AIM OF THE TASK
Every line in the data below from the one containing "addUnderframe();" down to the one containing "obj.matrix_world = world", both included, must be retyped exactly; no other line is to appear.

DATA SEGMENT
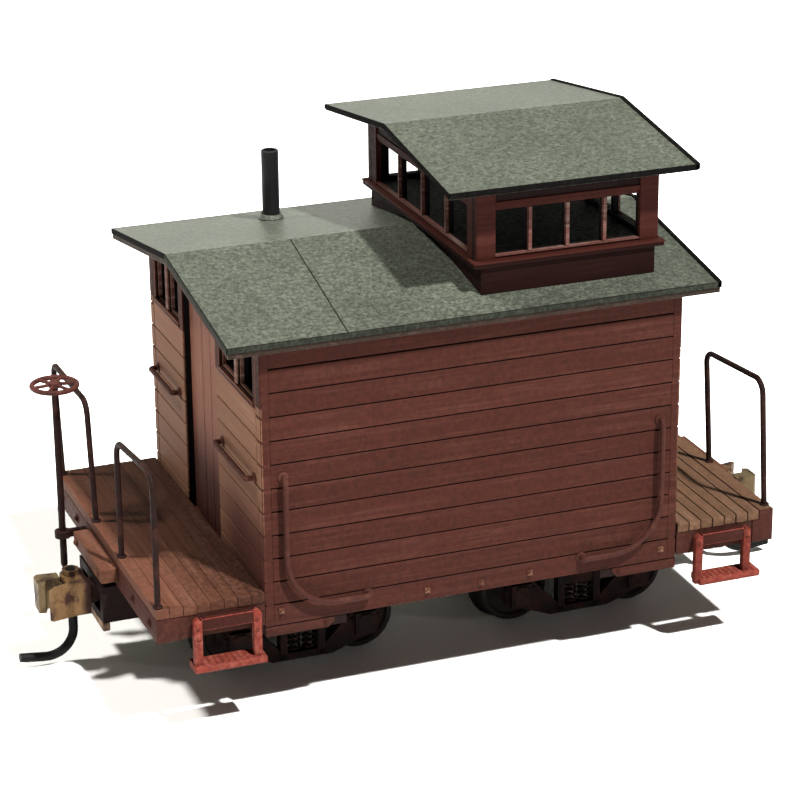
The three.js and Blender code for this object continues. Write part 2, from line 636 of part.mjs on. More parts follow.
function truckFrame() {
  const { halfBase, frameInner } = TRUCK;
  const { halfWidth: bolsterHalf, bottom, top } = TRUCK_BOLSTER;
  const { halfWidth, halfHeight, inner, outer, bearing, bearingEnd } = JOURNAL;
  const axleZ = WHEEL.flange;
  const pieces = [
    box([-bolsterHalf, bolsterHalf], [-frameInner - 0.1, frameInner + 0.1], [bottom, top]),
    post(0, 0, [top - 0.1, CENTRE_PLATE.top], CENTRE_PLATE.radius),
  ];
  const bearings = [];
  for (const { sy } of SIDES) {
    pieces.push(sideFrame(sy));
    for (const axle of [-halfBase, halfBase]) {
      const xs = [axle - halfWidth, axle + halfWidth];
      pieces.push(box(xs, [sy * inner, sy * outer], [axleZ - halfHeight, axleZ + halfHeight]));
      const depth = bearingEnd - inner + 1;
      const hole = new THREE.CylinderGeometry(bearing, bearing, depth, 12);
      bearings.push(hole.translate(axle, sy * (bearingEnd - depth / 2), axleZ));
    }
  }
  const kingPinHole = post(0, 0, [bottom - 1, CENTRE_PLATE.top + 1], KING_PIN.radius + 0.2);
  return cut(join(...pieces), kingPinHole, ...bearings);
}

function wheelset() {
  const { tread, flange, outer, flangeOuter, inner } = WHEEL;
  const { radius, endRadius, shoulder, tip } = AXLE;
  const half = [
    [radius, 0],
    [radius, inner],
    [flange, inner],
    [flange, flangeOuter - 0.15],
    [tread, flangeOuter],
    [tread - 0.06, outer],
    [endRadius + 0.02, outer],
    [endRadius, shoulder],
    [0, tip],
  ];
  const mirrored = half.slice(1).toReversed().map(([r, y]) => [r, -y]);
  const profile = [...mirrored, ...half].map(([r, y]) => new THREE.Vector2(r, y));
  return new THREE.LatheGeometry(profile, 24).translate(0, 0, flange);
}

function kingPin() {
  const { radius, head, headHeight } = KING_PIN;
  const under = TRUCK_BOLSTER.bottom - GAP;
  const low = under - headHeight;
  const top = FLOOR.bottom - GAP;
  return turned([[0, low], [head, low], [head, under], [radius, under], [radius, top], [0, top]], 0, 0, 16);
}

function addTrucks() {
  for (const { end, sx } of ENDS) {
    const centre = sx * TRUCK.x;
    add("truck_frame_" + end, truckFrame().translate(centre, 0, 0), underframeBrown);
    add("king_pin_" + end, kingPin().translate(centre, 0, 0), pinSteel);
    for (const [place, offset] of [["inner", -sx], ["outer", sx]]) {
      const x = centre + offset * TRUCK.halfBase;
      add("wheelset_" + end + "_" + place, wheelset().translate(x, 0, 0), blackenedSteel);
    }
  }
}

addUnderframe();
addCabin();
addCupola();
addHandholdsAndSteps();
addHandBrake();
addCouplers();
addTrucks();

export default caboose;
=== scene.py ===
"""Looks of the HO model caboose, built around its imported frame.

Lengths are in millimetres until a piece is finished, where its mesh is turned into metres. The car's length
is X, with the hand-brake end at -X, and Z is up. A piece for an end of the car is drawn for the +X end and
takes a half turn about Z for the other one; a piece for a side is drawn for the +Y side and mirrored. The
wires of the grab irons and railings are drawn in place.
"""

import math
import random

import bmesh
import bpy
from mathutils import Matrix, Vector


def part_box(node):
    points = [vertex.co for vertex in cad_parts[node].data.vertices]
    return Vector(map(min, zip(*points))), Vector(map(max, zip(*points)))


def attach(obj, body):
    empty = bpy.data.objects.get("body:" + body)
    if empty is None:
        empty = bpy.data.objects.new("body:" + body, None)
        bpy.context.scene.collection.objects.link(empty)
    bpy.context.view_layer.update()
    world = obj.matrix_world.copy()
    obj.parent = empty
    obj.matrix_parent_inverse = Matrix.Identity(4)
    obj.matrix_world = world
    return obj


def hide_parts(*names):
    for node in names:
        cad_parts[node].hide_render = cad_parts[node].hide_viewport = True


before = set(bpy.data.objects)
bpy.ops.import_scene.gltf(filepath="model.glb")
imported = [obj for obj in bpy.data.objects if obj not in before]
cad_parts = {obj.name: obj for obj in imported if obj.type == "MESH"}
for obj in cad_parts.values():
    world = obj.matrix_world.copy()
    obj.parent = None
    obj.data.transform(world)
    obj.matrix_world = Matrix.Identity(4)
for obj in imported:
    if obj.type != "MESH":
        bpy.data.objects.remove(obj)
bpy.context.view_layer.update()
chance = random.Random(7)

MM = 0.001
ENDS = (("brake_end", -1), ("cupola_end", 1))
SIDES = (("right", -1), ("left", 1))

# ---- driving dimensions that the frame's boxes don't hold, in millimetres ----

BOARD = {"first": 8.68, "pitch": 1.746, "groove": 0.1, "depth": 0.14, "lap": 0.04}
CORNER_STRIP = 0.65
WINDOW = {"bottom": 23.4, "top": 27.1, "outer": 11.7, "margin": 0.9, "mullion": 0.6}
# Where a door's boards meet, as shares of its width, and how far each board stands out of the door.
DOOR = {"joints": (0.0, 0.195, 0.44, 0.68, 0.86, 1.0), "levels": (-0.14, 0.0, 0.0, 0.0, 0.12), "gap": 0.04}
SASH = {"width": 0.1, "depth": 0.3, "recess": 0.25}
# How many planks each platform has, and how much painted shade darkens the planks by the brake end's door.
PLANKS = {"brake_end": 8, "cupola_end": 7, "painted_door_shade": 0.6}
SEAM = {"ridge": -8.95, "eave": -9.7, "width": 0.09}
ROOF_DROP = {"main_roof": 2.3, "cupola_roof": 1.7}
ROOF_SHEET = {"main_roof": 0.3, "cupola_roof": 0.25}
ROOF_EDGING = {"width": 0.3, "rise": 0.1}
CUPOLA_WINDOW = {"bottom": 31.55, "top": 34.75, "side": (2.46, 2.84), "end": (4.1, 4.6)}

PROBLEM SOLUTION
addUnderframe();
addCabin();
addCupola();
addHandholdsAndSteps();
addHandBrake();
addCouplers();
addTrucks();

export default caboose;
=== scene.py ===
"""Looks of the HO model caboose, built around its imported frame.

Lengths are in millimetres until a piece is finished, where its mesh is turned into metres. The car's length
is X, with the hand-brake end at -X, and Z is up. A piece for an end of the car is drawn for the +X end and
takes a half turn about Z for the other one; a piece for a side is drawn for the +Y side and mirrored. The
wires of the grab irons and railings are drawn in place.
"""

import math
import random

import bmesh
import bpy
from mathutils import Matrix, Vector


def part_box(node):
    points = [vertex.co for vertex in cad_parts[node].data.vertices]
    return Vector(map(min, zip(*points))), Vector(map(max, zip(*points)))


def attach(obj, body):
    empty = bpy.data.objects.get("body:" + body)
    if empty is None:
        empty = bpy.data.objects.new("body:" + body, None)
        bpy.context.scene.collection.objects.link(empty)
    bpy.context.view_layer.update()
    world = obj.matrix_world.copy()
    obj.parent = empty
    obj.matrix_parent_inverse = Matrix.Identity(4)
    obj.matrix_world = world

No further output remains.